Short problem: Write out every record in full, exactly as written, please.

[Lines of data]
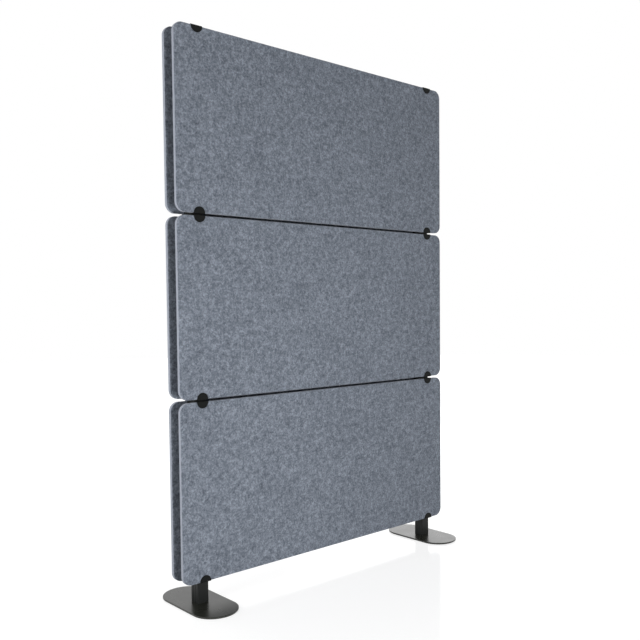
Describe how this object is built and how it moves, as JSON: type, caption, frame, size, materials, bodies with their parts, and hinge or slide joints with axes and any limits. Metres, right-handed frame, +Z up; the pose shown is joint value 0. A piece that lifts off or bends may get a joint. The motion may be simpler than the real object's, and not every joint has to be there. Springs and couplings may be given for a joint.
{
  "type": "acoustic divider screen",
  "caption": "Free-standing room divider of felt boards in three rows, front and rear, clipped to two fluted posts on flat stadium-shaped feet.",
  "frame": {"origin": "middle of the screen's footprint, on the floor", "axes": "+X along the screen to the right as seen from the front, +Y through the screen to the rear, +Z up"},
  "size_m": [1.22, 0.313, 1.8],
  "materials": {
    "felt": "pressed polyester felt, mottled blue-grey, matt",
    "powder_coat_post": "black fine powder coat, satin",
    "powder_coat_clip": "black fine powder coat, matt",
    "powder_coat_base": "black powder coat, satin with a soft reflection",
    "cap_plastic": "black moulded plastic, fine grain",
    "pad_rubber": "black non-slip underlay, matt",
    "screw_steel": "zinc-plated steel"
  },
  "bodies": {
    "root": {"panel_bottom_front": "felt", "panel_bottom_rear": "felt", "panel_middle_front": "felt", "panel_middle_rear": "felt", "panel_top_front": "felt", "panel_top_rear": "felt", "post_left": "powder_coat_post", "post_cap_left": "cap_plastic", "base_plate_left": "powder_coat_base", "base_pad_left": "pad_rubber", "base_screws_left": "screw_steel", "clip_screws_left": "screw_steel", "post_right": "powder_coat_post", "post_cap_right": "cap_plastic", "base_plate_right": "powder_coat_base", "base_pad_right": "pad_rubber", "base_screws_right": "screw_steel", "clip_screws_right": "screw_steel", "clips_bottom_front_lower": "powder_coat_clip", "clips_bottom_front_upper": "powder_coat_clip", "clips_bottom_rear_lower": "powder_coat_clip", "clips_bottom_rear_upper": "powder_coat_clip", "clips_middle_front_lower": "powder_coat_clip", "clips_middle_front_upper": "powder_coat_clip", "clips_middle_rear_lower": "powder_coat_clip", "clips_middle_rear_upper": "powder_coat_clip", "clips_top_front_lower": "powder_coat_clip", "clips_top_front_upper": "powder_coat_clip", "clips_top_rear_lower": "powder_coat_clip", "clips_top_rear_upper": "powder_coat_clip"}
  },
  "joints": []
}
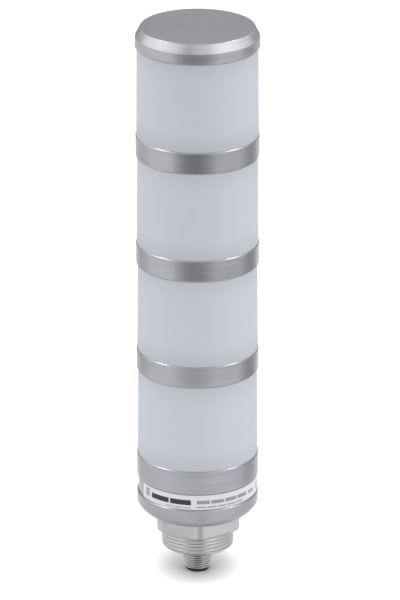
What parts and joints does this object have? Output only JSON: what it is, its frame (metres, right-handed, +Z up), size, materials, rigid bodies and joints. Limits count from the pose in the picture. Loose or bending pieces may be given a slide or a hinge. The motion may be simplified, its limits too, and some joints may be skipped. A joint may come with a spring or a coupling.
{
  "type": "stack light",
  "caption": "Slim round signal tower: opal light segments parted by brushed metal rings, a flat chamfered cap, and below it a hexagon collar, threaded stud and round plug connector.",
  "frame": {"origin": "centre of the hexagon collar's underside, on the column's axis, where the light seats on a panel", "axes": "+Z up the column towards the cap, -Y towards the front where the label shows, +X to the right"},
  "size_m": [0.05, 0.05, 0.2369],
  "materials": {
    "satin_aluminium": "clear anodised, finely brushed round the axis",
    "opal_plastic": "opal translucent moulding, satin",
    "stud_steel": "turned and milled stainless steel, satin",
    "connector_metal": "bright nickel plate on turned brass",
    "black_plastic": "moulded, fine matte",
    "contact_gold": "gold plated",
    "label_film": null,
    "seal_silicone": "soft grey silicone",
    "barrier_plastic": "white moulded",
    "core_aluminium": "extruded, mill finish",
    "led_board_white": "white solder mask",
    "led_phosphor": "clear window in a white package",
    "board_green": "green solder mask",
    "chip_black": "moulded package",
    "capacitor_can": "drawn can",
    "lead_insulation": "extruded insulation",
    "zinc_steel": "zinc plated",
    "spacer_brass": "nickel plated"
  },
  "bodies": {
    "root": {"top_cap": "satin_aluminium", "divider_ring_1": "satin_aluminium", "divider_ring_2": "satin_aluminium", "divider_ring_3": "satin_aluminium", "base_housing": "satin_aluminium", "lens_1": "opal_plastic", "lens_2": "opal_plastic", "lens_3": "opal_plastic", "lens_4": "opal_plastic", "mounting_stud": "stud_steel", "connector_shell": "connector_metal", "connector_nut": "connector_metal", "connector_insert": "black_plastic", "contact_pins": "contact_gold", "label": "label_film", "stud_gasket": "seal_silicone", "connector_gasket": "seal_silicone", "lens_seal_1_top": "seal_silicone", "lens_seal_1_bottom": "seal_silicone", "lens_seal_2_top": "seal_silicone", "lens_seal_2_bottom": "seal_silicone", "lens_seal_3_top": "seal_silicone", "lens_seal_3_bottom": "seal_silicone", "lens_seal_4_top": "seal_silicone", "lens_seal_4_bottom": "seal_silicone", "light_barrier_1": "barrier_plastic", "light_barrier_2": "barrier_plastic", "light_barrier_3": "barrier_plastic", "core_column": "core_aluminium", "core_plate": "core_aluminium", "led_board_1": "led_board_white", "led_board_2": "led_board_white", "led_board_3": "led_board_white", "led_board_4": "led_board_white", "leds_1": "led_phosphor", "leds_2": "led_phosphor", "leds_3": "led_phosphor", "leds_4": "led_phosphor", "control_board": "board_green", "processor_chip": "chip_black", "driver_chips": "chip_black", "filter_capacitor": "capacitor_can", "connector_leads": "lead_insulation", "strip_leads": "lead_insulation", "stud_nut": "zinc_steel", "carrier_screws": "zinc_steel", "tie_rod": "zinc_steel", "tie_nut": "zinc_steel", "tie_washer": "zinc_steel", "lower_spacers": "spacer_brass", "upper_spacers": "spacer_brass"}
  },
  "joints": []
}
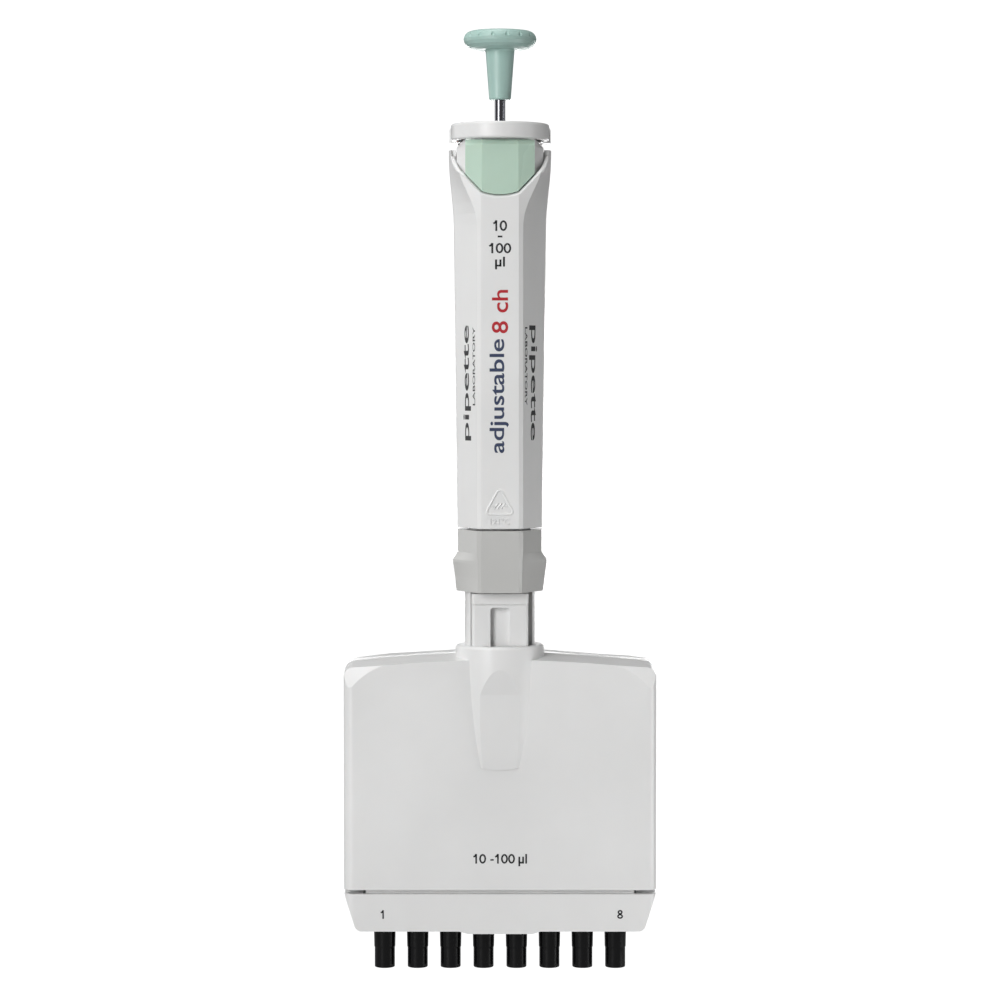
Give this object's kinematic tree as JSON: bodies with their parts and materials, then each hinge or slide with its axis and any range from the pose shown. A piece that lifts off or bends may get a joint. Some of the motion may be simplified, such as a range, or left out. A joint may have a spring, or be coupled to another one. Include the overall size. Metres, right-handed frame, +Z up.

Worked solution:
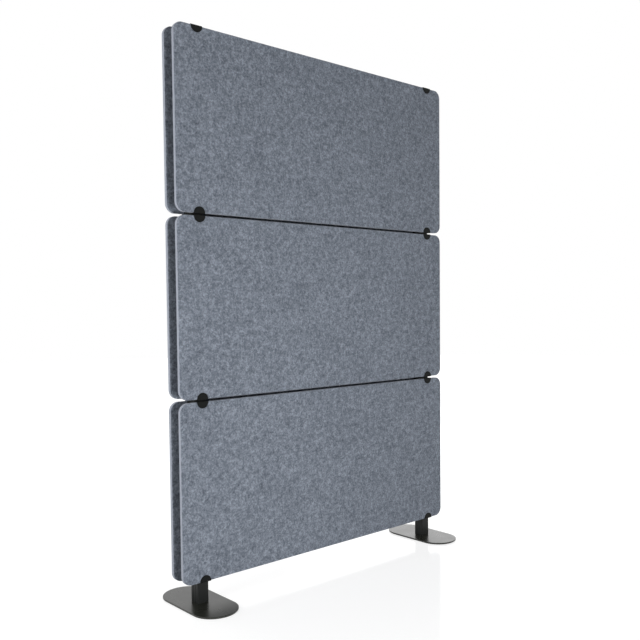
Describe how this object is built and how it moves, as JSON: type, caption, frame, size, materials, bodies with their parts, and hinge or slide joints with axes and any limits. Metres, right-handed frame, +Z up; the pose shown is joint value 0. A piece that lifts off or bends may get a joint. The motion may be simpler than the real object's, and not every joint has to be there. Springs and couplings may be given for a joint.
{
  "type": "acoustic divider screen",
  "caption": "Free-standing room divider of felt boards in three rows, front and rear, clipped to two fluted posts on flat stadium-shaped feet.",
  "frame": {"origin": "middle of the screen's footprint, on the floor", "axes": "+X along the screen to the right as seen from the front, +Y through the screen to the rear, +Z up"},
  "size_m": [1.22, 0.313, 1.8],
  "materials": {
    "felt": "pressed polyester felt, mottled blue-grey, matt",
    "powder_coat_post": "black fine powder coat, satin",
    "powder_coat_clip": "black fine powder coat, matt",
    "powder_coat_base": "black powder coat, satin with a soft reflection",
    "cap_plastic": "black moulded plastic, fine grain",
    "pad_rubber": "black non-slip underlay, matt",
    "screw_steel": "zinc-plated steel"
  },
  "bodies": {
    "root": {"panel_bottom_front": "felt", "panel_bottom_rear": "felt", "panel_middle_front": "felt", "panel_middle_rear": "felt", "panel_top_front": "felt", "panel_top_rear": "felt", "post_left": "powder_coat_post", "post_cap_left": "cap_plastic", "base_plate_left": "powder_coat_base", "base_pad_left": "pad_rubber", "base_screws_left": "screw_steel", "clip_screws_left": "screw_steel", "post_right": "powder_coat_post", "post_cap_right": "cap_plastic", "base_plate_right": "powder_coat_base", "base_pad_right": "pad_rubber", "base_screws_right": "screw_steel", "clip_screws_right": "screw_steel", "clips_bottom_front_lower": "powder_coat_clip", "clips_bottom_front_upper": "powder_coat_clip", "clips_bottom_rear_lower": "powder_coat_clip", "clips_bottom_rear_upper": "powder_coat_clip", "clips_middle_front_lower": "powder_coat_clip", "clips_middle_front_upper": "powder_coat_clip", "clips_middle_rear_lower": "powder_coat_clip", "clips_middle_rear_upper": "powder_coat_clip", "clips_top_front_lower": "powder_coat_clip", "clips_top_front_upper": "powder_coat_clip", "clips_top_rear_lower": "powder_coat_clip", "clips_top_rear_upper": "powder_coat_clip"}
  },
  "joints": []
}
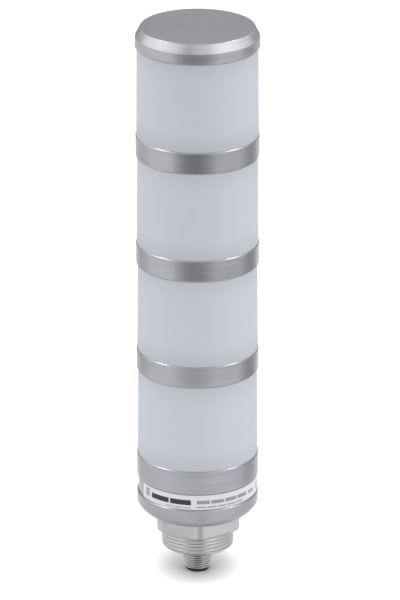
What parts and joints does this object have? Output only JSON: what it is, its frame (metres, right-handed, +Z up), size, materials, rigid bodies and joints. Limits count from the pose in the picture. Loose or bending pieces may be given a slide or a hinge. The motion may be simplified, its limits too, and some joints may be skipped. A joint may come with a spring or a coupling.
{
  "type": "stack light",
  "caption": "Slim round signal tower: opal light segments parted by brushed metal rings, a flat chamfered cap, and below it a hexagon collar, threaded stud and round plug connector.",
  "frame": {"origin": "centre of the hexagon collar's underside, on the column's axis, where the light seats on a panel", "axes": "+Z up the column towards the cap, -Y towards the front where the label shows, +X to the right"},
  "size_m": [0.05, 0.05, 0.2369],
  "materials": {
    "satin_aluminium": "clear anodised, finely brushed round the axis",
    "opal_plastic": "opal translucent moulding, satin",
    "stud_steel": "turned and milled stainless steel, satin",
    "connector_metal": "bright nickel plate on turned brass",
    "black_plastic": "moulded, fine matte",
    "contact_gold": "gold plated",
    "label_film": null,
    "seal_silicone": "soft grey silicone",
    "barrier_plastic": "white moulded",
    "core_aluminium": "extruded, mill finish",
    "led_board_white": "white solder mask",
    "led_phosphor": "clear window in a white package",
    "board_green": "green solder mask",
    "chip_black": "moulded package",
    "capacitor_can": "drawn can",
    "lead_insulation": "extruded insulation",
    "zinc_steel": "zinc plated",
    "spacer_brass": "nickel plated"
  },
  "bodies": {
    "root": {"top_cap": "satin_aluminium", "divider_ring_1": "satin_aluminium", "divider_ring_2": "satin_aluminium", "divider_ring_3": "satin_aluminium", "base_housing": "satin_aluminium", "lens_1": "opal_plastic", "lens_2": "opal_plastic", "lens_3": "opal_plastic", "lens_4": "opal_plastic", "mounting_stud": "stud_steel", "connector_shell": "connector_metal", "connector_nut": "connector_metal", "connector_insert": "black_plastic", "contact_pins": "contact_gold", "label": "label_film", "stud_gasket": "seal_silicone", "connector_gasket": "seal_silicone", "lens_seal_1_top": "seal_silicone", "lens_seal_1_bottom": "seal_silicone", "lens_seal_2_top": "seal_silicone", "lens_seal_2_bottom": "seal_silicone", "lens_seal_3_top": "seal_silicone", "lens_seal_3_bottom": "seal_silicone", "lens_seal_4_top": "seal_silicone", "lens_seal_4_bottom": "seal_silicone", "light_barrier_1": "barrier_plastic", "light_barrier_2": "barrier_plastic", "light_barrier_3": "barrier_plastic", "core_column": "core_aluminium", "core_plate": "core_aluminium", "led_board_1": "led_board_white", "led_board_2": "led_board_white", "led_board_3": "led_board_white", "led_board_4": "led_board_white", "leds_1": "led_phosphor", "leds_2": "led_phosphor", "leds_3": "led_phosphor", "leds_4": "led_phosphor", "control_board": "board_green", "processor_chip": "chip_black", "driver_chips": "chip_black", "filter_capacitor": "capacitor_can", "connector_leads": "lead_insulation", "strip_leads": "lead_insulation", "stud_nut": "zinc_steel", "carrier_screws": "zinc_steel", "tie_rod": "zinc_steel", "tie_nut": "zinc_steel", "tie_washer": "zinc_steel", "lower_spacers": "spacer_brass", "upper_spacers": "spacer_brass"}
  },
  "joints": []
}
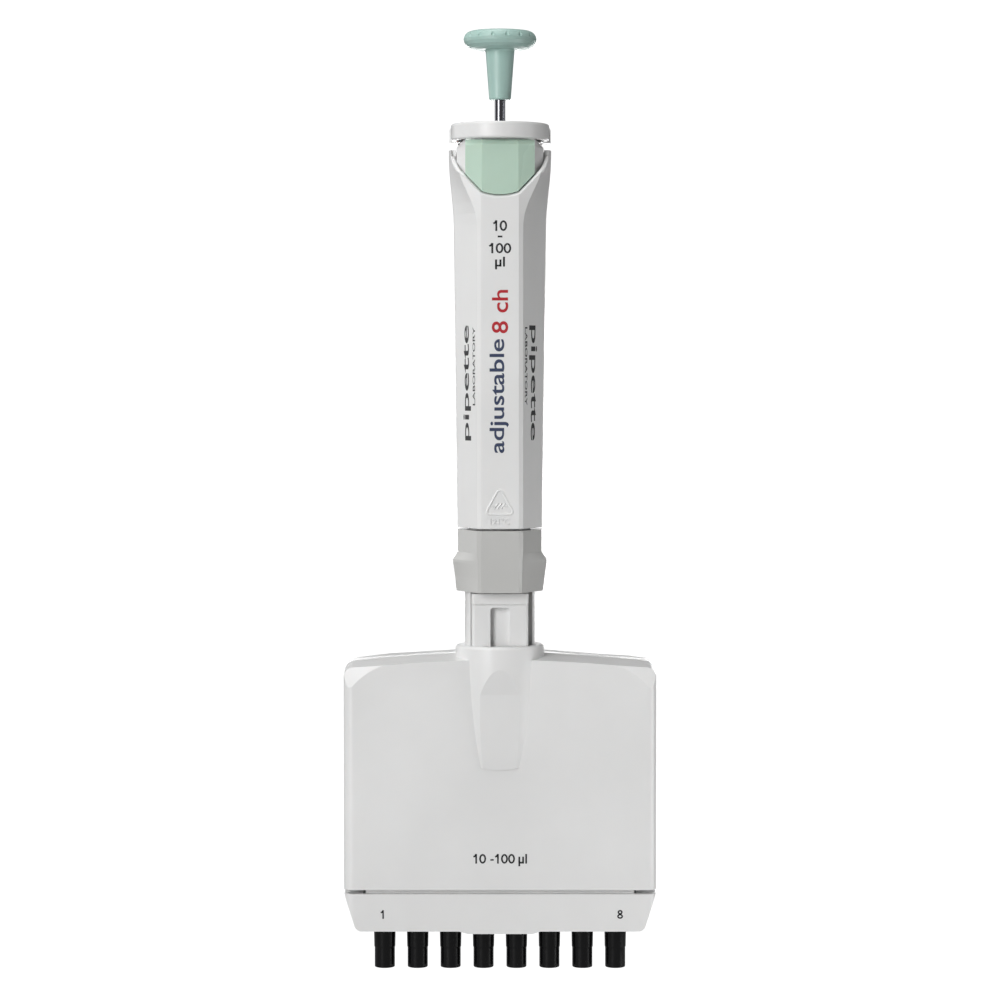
Give this object's kinematic tree as JSON: bodies with their parts and materials, then each hinge or slide with its axis and any range from the pose shown. A piece that lifts off or bends may get a joint. Some of the motion may be simplified, such as a range, or left out. A joint may have a spring, or be coupled to another one. Include the overall size. Metres, right-handed frame, +Z up.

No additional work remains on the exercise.